Je lâchai l’archer pour pivoter vers Valériane. Son regard était toujours d’une neutralité de mauvais augure. Elle avait toujours su jouer de son regard, en y faisant passer le sentiment qu’elle souhaitait ou, au contraire, déstabiliser son interlocuteur par l’absence de toute émotion.
Je lui tendis la main sans cesser de croise son regard.
Elle contempla ma main le temps de trois secondes, ignora mon geste et m’envoya sa tirade :
« Pour le moment, je ne te connais pas. On verra à l’usage si j’ai envie de te serrer la main ou le cou. »
Puis elle se détourna et déclara qu’elle allait se coucher.

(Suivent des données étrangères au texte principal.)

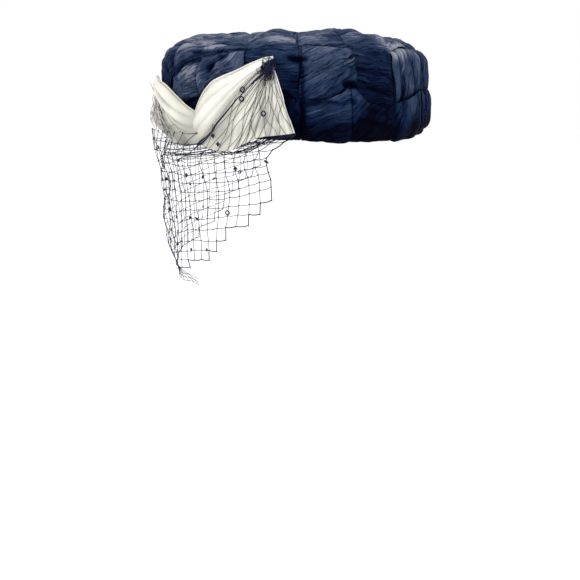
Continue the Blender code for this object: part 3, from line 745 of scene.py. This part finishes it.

Je saluai Tirell et Kia’Santh puis repartis là où j’espérai trouver Maloniel. La réaction de Valériane et ses bonnes dispositions envers Aloysius ne manquaient pas de m’étonner. Elle aurait dû le détester et elle semblait plutôt le regretter. Avait-elle été plus attachée à Aloysius que je ne le pensais ? Dans mon souvenir, Valériane avait à peine toléré les facéties d’Aloysius. Peut-être les avaient-elles appréciées secrètement ? J’avais commencé mes chroniques quelques années après mon départ précipité des chez les Téméraires et les souvenirs d’Aloysius étaient peut-être déjà faussés. Quoi qu’il en soit, cela ne changeait pas grand-chose. Aloysius n’était plus là et je ne verrai sans doute que rarement Valériane, donc il n’était nul besoin de me faire des nœuds au cerveau avec ça. J’avais bien d’autres sujets de réflexion autrement plus conséquents.
Je rejoignis la jeune voleuse qui m’accueillit par un sourire fatigué. Je déroulai mon sac de couchage à côté du sien et m’y engouffrai.[size=12] La fatigue et les privations de ces derniers jours eurent raison de mes préoccupations et je m’endormis rapidement, Maloniel dans mes bras.